I reasoned there is some timing issue I'm missing...I placed this whole routine in the NMI vblank handler, but I get identical results. So not sure what I'm doing wrong or where my understanding of how the tilemap works is breaking down (I reasoned that the X,Y coordinates of a tile in a BG could be computed based on a presumption that the tilemap is a continuous array of word-size entries).

If you want to see the code responsible, you can check here.

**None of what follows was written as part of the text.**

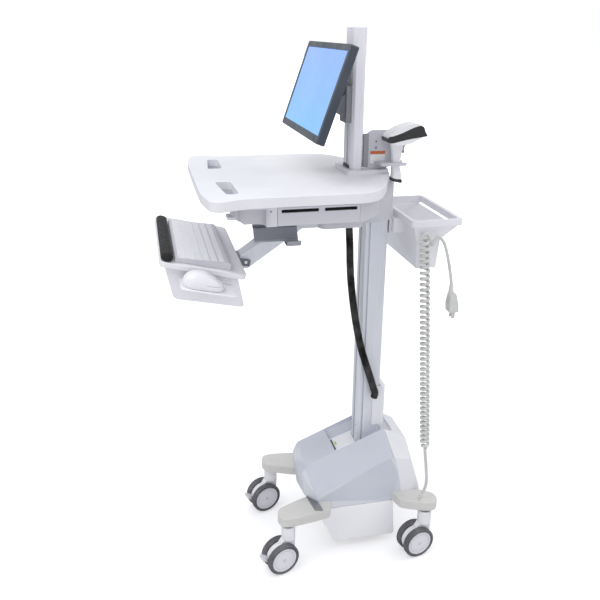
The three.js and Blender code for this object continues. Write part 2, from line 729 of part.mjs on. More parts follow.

Why are you using mode 2? Mode 2 is an offset-per-tile mode, meaning each column of the screen has its own scroll values, fetched from a table in VRAM. This scroll offset table is controlled by BG3's registers. It looks like you've set BG3 to use the same RAM as BG1, meaning the same data is being interpreted as both the tilemap and the scroll offset table. If you just want to display a simple 4bpp tilemap, use mode 1.
Re: SNES Beginner Questions
by on (#162729)
Looks like I misunderstood the screen modes in that case. Working good now!

Image
Re: SNES Beginner Questions
by on (#167084)
ashterix wrote:
... I've been going through bazz's tutorials (very helpful) but there's a few things I don't yet understand.


Thanks for using my tutorials! I'm glad you found them very helpful, but I would like to add that they are on a public wiki, so if you realized anything that could be better, please feel free to make your own contribution by modifying the content!